Provided information -
•••
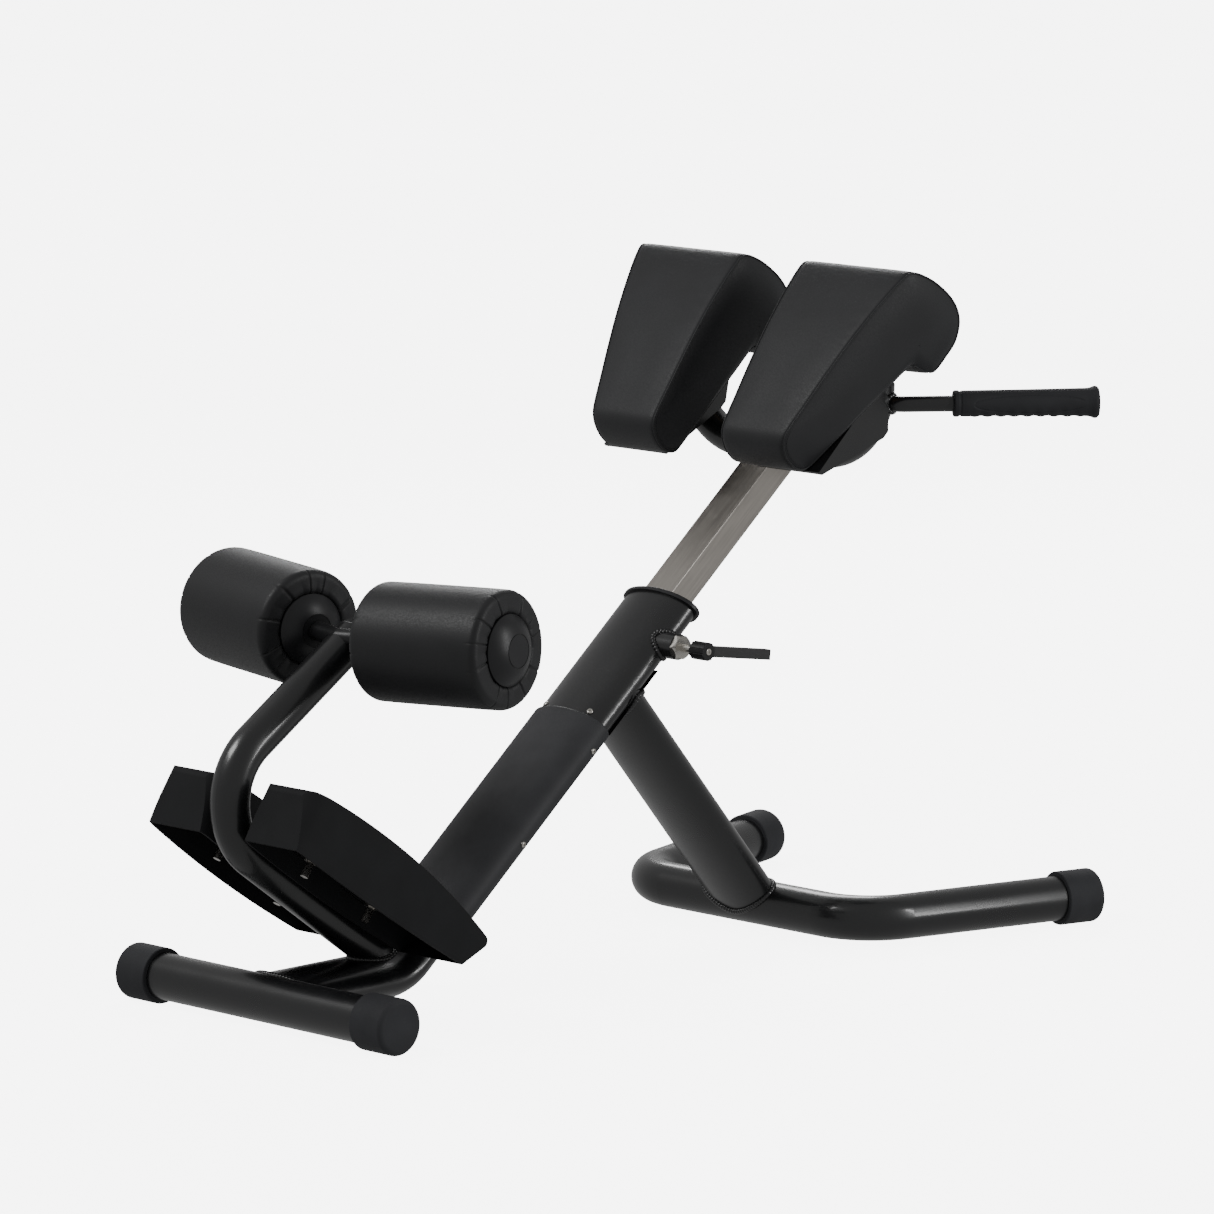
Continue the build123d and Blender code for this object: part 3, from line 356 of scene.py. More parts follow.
class Finish(Enum):
    """Every finish on the chair."""

    PAINT = GlossPaint()
    SHROUD = MouldedPlastic("charcoal_shroud", 0.030, 0.58, 1600.0, 0.06)
    NYLON = MouldedPlastic("black_nylon", 0.016, 0.42, 1200.0, 0.03)
    HUB = MouldedPlastic("hub_plastic", 0.012, 0.38, 1100.0, 0.035)
    KNOB = MouldedPlastic("lever_plastic", 0.010, 0.36, 1300.0, 0.03)
    CAP = Rubber("cap_rubber", 0.030, 0.72, 900.0, 0.09)
    TREAD = Rubber("plate_rubber", 0.0095, 0.74, 1300.0, 0.09)
    GRIP = Rubber("grip_rubber", 0.022, 0.66, 1500.0, 0.06)
    VINYL = Leatherette("black_vinyl", 0.017)
    ROLLER_VINYL = Leatherette("roller_vinyl", 0.012, 0.44, 560.0)
    THREAD = MouldedPlastic("black_thread", 0.02, 0.55, 2600.0, 0.05)
    POST = PlatedSteel("satin_nickel", colour=(0.40, 0.375, 0.345, 1.0), roughness=0.42, turn=radians(39.5))
    ZINC = PlatedSteel("bright_zinc", colour=(0.62, 0.60, 0.56, 1.0), roughness=0.24, lines=1500.0)
    OXIDE = MouldedPlastic("black_oxide", 0.008, 0.34, 1800.0, 0.02)
    PLY = Plywood()


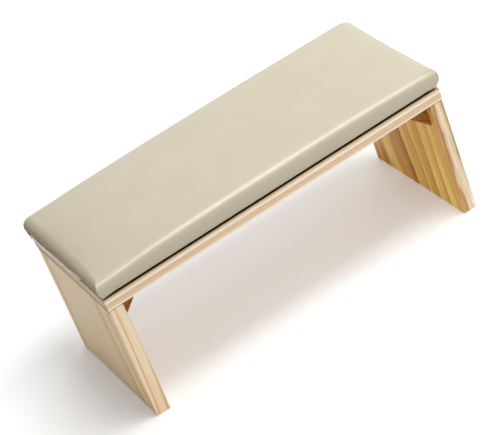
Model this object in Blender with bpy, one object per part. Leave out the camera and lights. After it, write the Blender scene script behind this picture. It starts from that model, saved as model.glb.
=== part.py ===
"""Padded kneeling bench: a pine seat board on two panel legs, with glued corner
blocks and a screwed-on upholstered cushion.

Metres, +Z up. The long side runs along X, the front faces -Y, and the origin is
on the floor under the middle of the bench.
"""

import math

import bmesh
import bpy
from mathutils import Vector

# Seat board.
SEAT_LENGTH = 0.460
SEAT_DEPTH = 0.190
SEAT_THICKNESS = 0.0155

# Panel legs, one under each end of the seat board.
LEG_THICKNESS = 0.018
LEG_HEIGHT = 0.157
LEG_END_INSET = 0.001

# Triangular blocks glued into the corners under the seat board.
BLOCK_SIDE = 0.030
LEFT_BLOCK_SET_BACK = 0.017
RIGHT_BLOCK_SET_BACK = 0.0095

# Wood finish.
ARRIS = 0.001
ARRIS_SEGMENTS = 2

# Space left between pieces that touch.
JOINT_GAP = 0.0003

# Black underlay between the seat board and the cushion.
UNDERLAY_THICKNESS = 0.0024
UNDERLAY_SET_BACK = 0.0015
UNDERLAY_CORNER_RADIUS = 0.006

# Cushion: set-back of its foot from the seat board's edges, edge height, and form.
CUSHION_SET_BACK = 0.0005
CUSHION_HEIGHT = 0.0235
CUSHION_CORNER_RADIUS = 0.009
CUSHION_LEAST_CORNER_RADIUS = 0.0025
CUSHION_LOWER_RADIUS = 0.003
CUSHION_UPPER_RADIUS = 0.007
SIDE_FLARE = 0.0045
CROWN_HEIGHT = 0.002
CROWN_FLAT_WIDTH = 0.036
CROWN_BOW = 0.0025
CONTOUR_SOFTENING = 0.6

# Cushion build-up.
COVER_THICKNESS = 0.001
HEM_WIDTH = 0.020
BASE_THICKNESS = 0.006

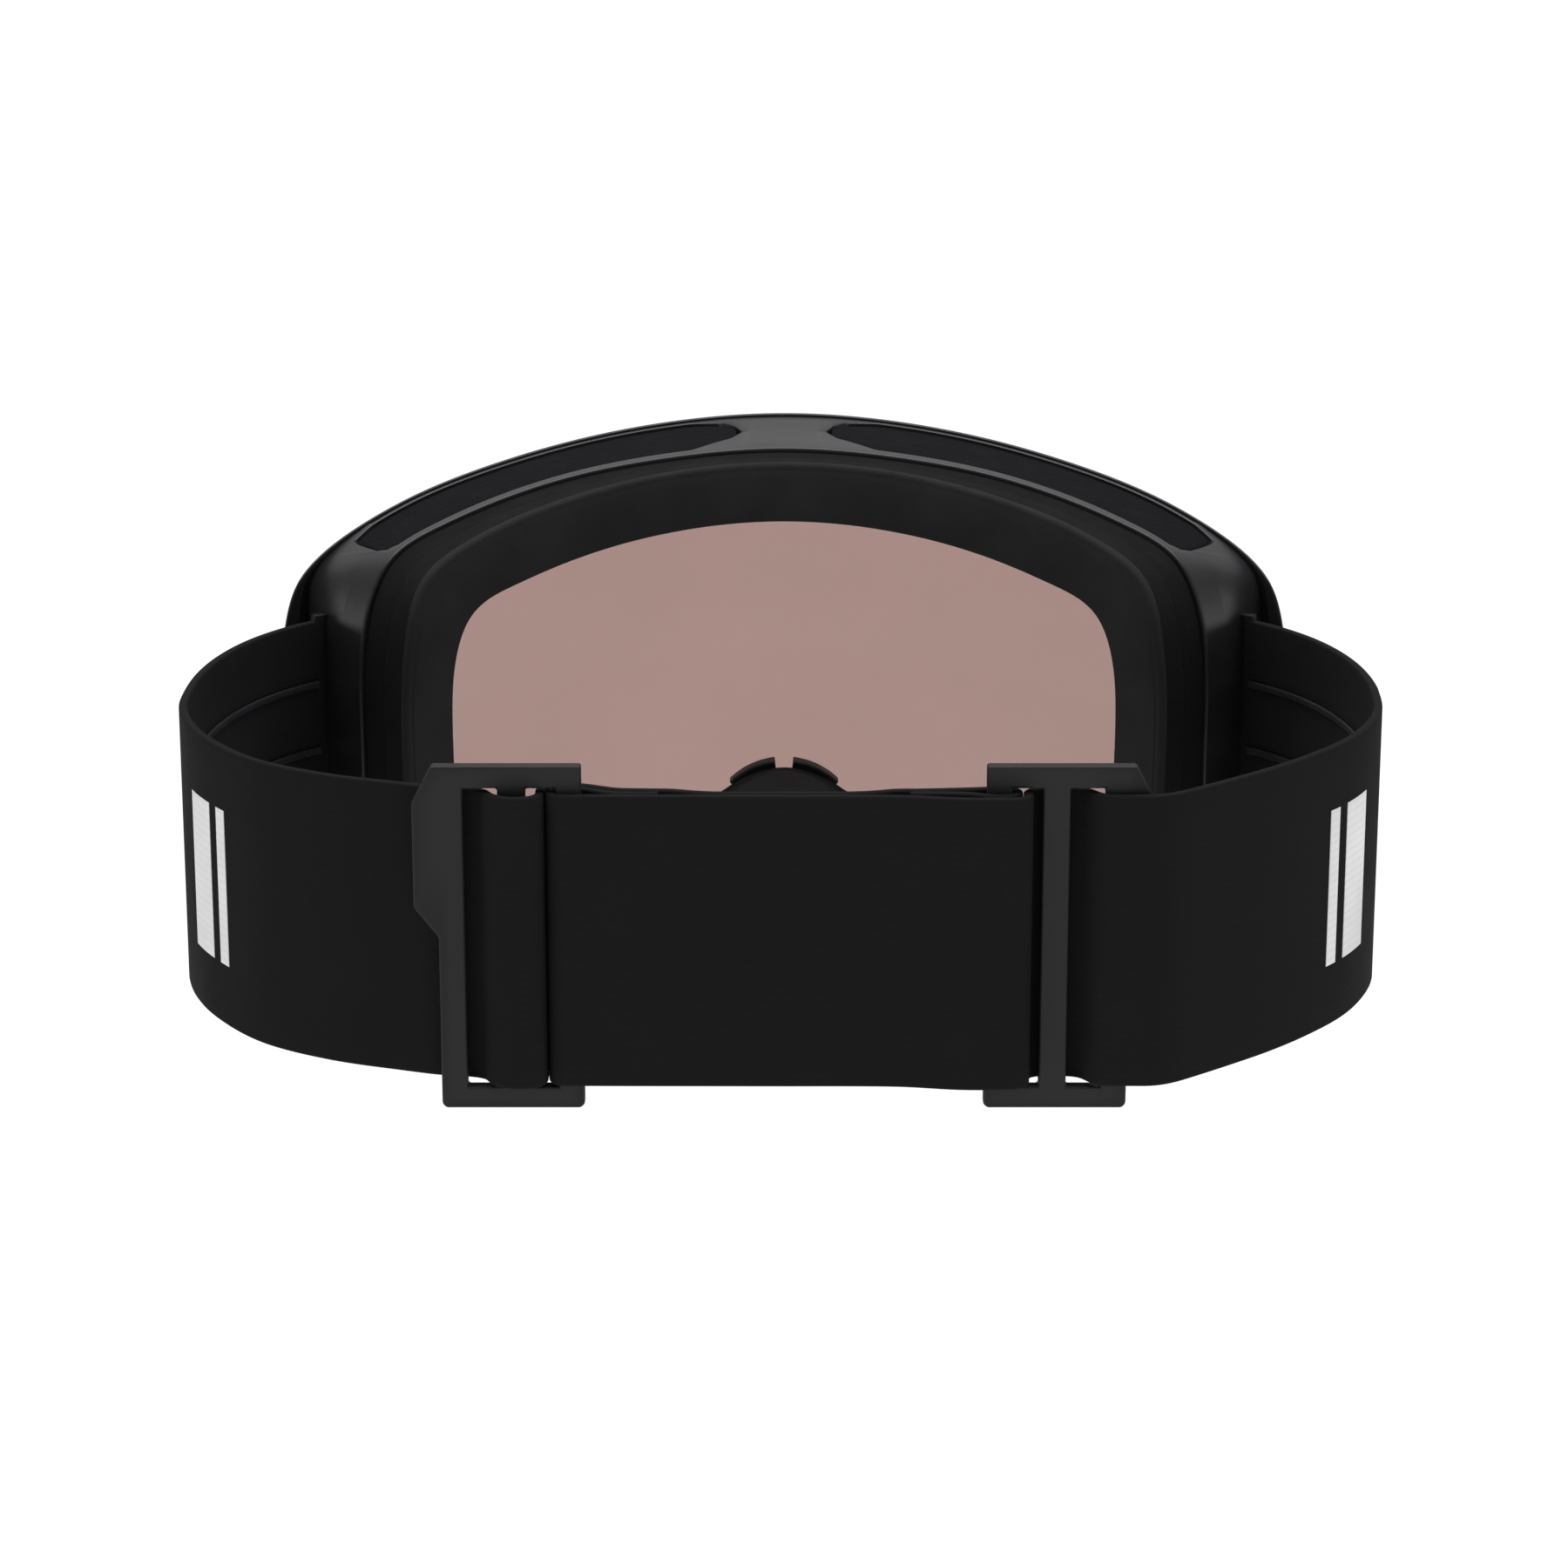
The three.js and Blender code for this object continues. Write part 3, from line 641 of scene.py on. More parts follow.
def lip_width():
    """How far the lip stands out of the wall, at each station."""
    return np.linalg.norm(FRONT - WALL, axis=1)


def lip(share, depth=0.0):
    """A line on the lip's rear face, a share of the way out from the wall and a depth into it."""
    return laid_on(lerp(WALL, FRONT, share), lens_y(LIP_DEPTH)) + depth * np.array([0, 1, 0])


def frame_lines():
    """The frame's cross-section, and the numbers of its lines along the vents' edges."""
    width = lip_width()
    shallow, deep = GROOVE_LIP
    groove = GROOVE_DEPTH * np.clip((width[:, None] - shallow) / (deep - shallow), 0, 1)
    floor_start, floor_end, groove_end = GROOVE_SHARES
    hole = inset(HOLE, -FLANGE_SET_BACK)
    inner_corner = laid_on(inset(WALL, WALL_THICK), lens_y(FLANGE_DEPTH))
    corners = [
        WALL_REAR, lip(0.0), lip(floor_start, groove), lip(floor_end, groove), lip(groove_end), lip(1.0),
        laid_on(FRONT, lens_y(FRAME_FRONT_DEPTH)), laid_on(APERTURE, lens_y(FRAME_FRONT_DEPTH)),
        laid_on(APERTURE, lens_y(FLANGE_DEPTH)), inner_corner,
        laid_on(inset(BEAD, WALL_THICK), bead_y(FLANGE_THICK)),
        laid_on(hole, bead_y(FLANGE_THICK)), laid_on(hole, bead_y()),
    ]
    groove_round, lip_round = np.minimum(0.1, 0.1 * width), np.minimum(LIP_ROUND, 0.45 * width)
    radii = [0.6, 0, 0, groove_round, groove_round, lip_round, 0.3, 0.6, 0.4, 0, 0, 0.5, 0.5]
    lines = rounded(corners, radii)
    vent_start = CORNER_LINES  # the rounded rear corner's lines come first
    sunk = VENT_EDGE_SUNK * VENTED
    lines[vent_start:vent_start] = [
        wall(VENT_REAR - VENT_EDGE_SHARE), wall(VENT_REAR, sunk),
        wall(VENT_FRONT, sunk), wall(VENT_FRONT + VENT_EDGE_SHARE),
    ]
    inside = 1 + next(k for k, line in enumerate(lines) if line is inner_corner)
    lines[inside:inside] = [wall(VENT_FRONT, WALL_THICK), wall(VENT_REAR, WALL_THICK)]
    return on_floor(lines), (vent_start + 1, vent_start + 2, inside, inside + 1)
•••
Restate the data above word for word. Do not include the images.

Written response -
Continue the build123d and Blender code for this object: part 3, from line 356 of scene.py. More parts follow.
class Finish(Enum):
    """Every finish on the chair."""

    PAINT = GlossPaint()
    SHROUD = MouldedPlastic("charcoal_shroud", 0.030, 0.58, 1600.0, 0.06)
    NYLON = MouldedPlastic("black_nylon", 0.016, 0.42, 1200.0, 0.03)
    HUB = MouldedPlastic("hub_plastic", 0.012, 0.38, 1100.0, 0.035)
    KNOB = MouldedPlastic("lever_plastic", 0.010, 0.36, 1300.0, 0.03)
    CAP = Rubber("cap_rubber", 0.030, 0.72, 900.0, 0.09)
    TREAD = Rubber("plate_rubber", 0.0095, 0.74, 1300.0, 0.09)
    GRIP = Rubber("grip_rubber", 0.022, 0.66, 1500.0, 0.06)
    VINYL = Leatherette("black_vinyl", 0.017)
    ROLLER_VINYL = Leatherette("roller_vinyl", 0.012, 0.44, 560.0)
    THREAD = MouldedPlastic("black_thread", 0.02, 0.55, 2600.0, 0.05)
    POST = PlatedSteel("satin_nickel", colour=(0.40, 0.375, 0.345, 1.0), roughness=0.42, turn=radians(39.5))
    ZINC = PlatedSteel("bright_zinc", colour=(0.62, 0.60, 0.56, 1.0), roughness=0.24, lines=1500.0)
    OXIDE = MouldedPlastic("black_oxide", 0.008, 0.34, 1800.0, 0.02)
    PLY = Plywood()


Model this object in Blender with bpy, one object per part. Leave out the camera and lights. After it, write the Blender scene script behind this picture. It starts from that model, saved as model.glb.
=== part.py ===
"""Padded kneeling bench: a pine seat board on two panel legs, with glued corner
blocks and a screwed-on upholstered cushion.

Metres, +Z up. The long side runs along X, the front faces -Y, and the origin is
on the floor under the middle of the bench.
"""

import math

import bmesh
import bpy
from mathutils import Vector

# Seat board.
SEAT_LENGTH = 0.460
SEAT_DEPTH = 0.190
SEAT_THICKNESS = 0.0155

# Panel legs, one under each end of the seat board.
LEG_THICKNESS = 0.018
LEG_HEIGHT = 0.157
LEG_END_INSET = 0.001

# Triangular blocks glued into the corners under the seat board.
BLOCK_SIDE = 0.030
LEFT_BLOCK_SET_BACK = 0.017
RIGHT_BLOCK_SET_BACK = 0.0095

# Wood finish.
ARRIS = 0.001
ARRIS_SEGMENTS = 2

# Space left between pieces that touch.
JOINT_GAP = 0.0003

# Black underlay between the seat board and the cushion.
UNDERLAY_THICKNESS = 0.0024
UNDERLAY_SET_BACK = 0.0015
UNDERLAY_CORNER_RADIUS = 0.006

# Cushion: set-back of its foot from the seat board's edges, edge height, and form.
CUSHION_SET_BACK = 0.0005
CUSHION_HEIGHT = 0.0235
CUSHION_CORNER_RADIUS = 0.009
CUSHION_LEAST_CORNER_RADIUS = 0.0025
CUSHION_LOWER_RADIUS = 0.003
CUSHION_UPPER_RADIUS = 0.007
SIDE_FLARE = 0.0045
CROWN_HEIGHT = 0.002
CROWN_FLAT_WIDTH = 0.036
CROWN_BOW = 0.0025
CONTOUR_SOFTENING = 0.6

# Cushion build-up.
COVER_THICKNESS = 0.001
HEM_WIDTH = 0.020
BASE_THICKNESS = 0.006

The three.js and Blender code for this object continues. Write part 3, from line 641 of scene.py on. More parts follow.
def lip_width():
    """How far the lip stands out of the wall, at each station."""
    return np.linalg.norm(FRONT - WALL, axis=1)


def lip(share, depth=0.0):
    """A line on the lip's rear face, a share of the way out from the wall and a depth into it."""
    return laid_on(lerp(WALL, FRONT, share), lens_y(LIP_DEPTH)) + depth * np.array([0, 1, 0])


def frame_lines():
    """The frame's cross-section, and the numbers of its lines along the vents' edges."""
    width = lip_width()
    shallow, deep = GROOVE_LIP
    groove = GROOVE_DEPTH * np.clip((width[:, None] - shallow) / (deep - shallow), 0, 1)
    floor_start, floor_end, groove_end = GROOVE_SHARES
    hole = inset(HOLE, -FLANGE_SET_BACK)
    inner_corner = laid_on(inset(WALL, WALL_THICK), lens_y(FLANGE_DEPTH))
    corners = [
        WALL_REAR, lip(0.0), lip(floor_start, groove), lip(floor_end, groove), lip(groove_end), lip(1.0),
        laid_on(FRONT, lens_y(FRAME_FRONT_DEPTH)), laid_on(APERTURE, lens_y(FRAME_FRONT_DEPTH)),
        laid_on(APERTURE, lens_y(FLANGE_DEPTH)), inner_corner,
        laid_on(inset(BEAD, WALL_THICK), bead_y(FLANGE_THICK)),
        laid_on(hole, bead_y(FLANGE_THICK)), laid_on(hole, bead_y()),
    ]
    groove_round, lip_round = np.minimum(0.1, 0.1 * width), np.minimum(LIP_ROUND, 0.45 * width)
    radii = [0.6, 0, 0, groove_round, groove_round, lip_round, 0.3, 0.6, 0.4, 0, 0, 0.5, 0.5]
    lines = rounded(corners, radii)
    vent_start = CORNER_LINES  # the rounded rear corner's lines come first
    sunk = VENT_EDGE_SUNK * VENTED
    lines[vent_start:vent_start] = [
        wall(VENT_REAR - VENT_EDGE_SHARE), wall(VENT_REAR, sunk),
        wall(VENT_FRONT, sunk), wall(VENT_FRONT + VENT_EDGE_SHARE),
    ]
    inside = 1 + next(k for k, line in enumerate(lines) if line is inner_corner)
    lines[inside:inside] = [wall(VENT_FRONT, WALL_THICK), wall(VENT_REAR, WALL_THICK)]
    return on_floor(lines), (vent_start + 1, vent_start + 2, inside, inside + 1)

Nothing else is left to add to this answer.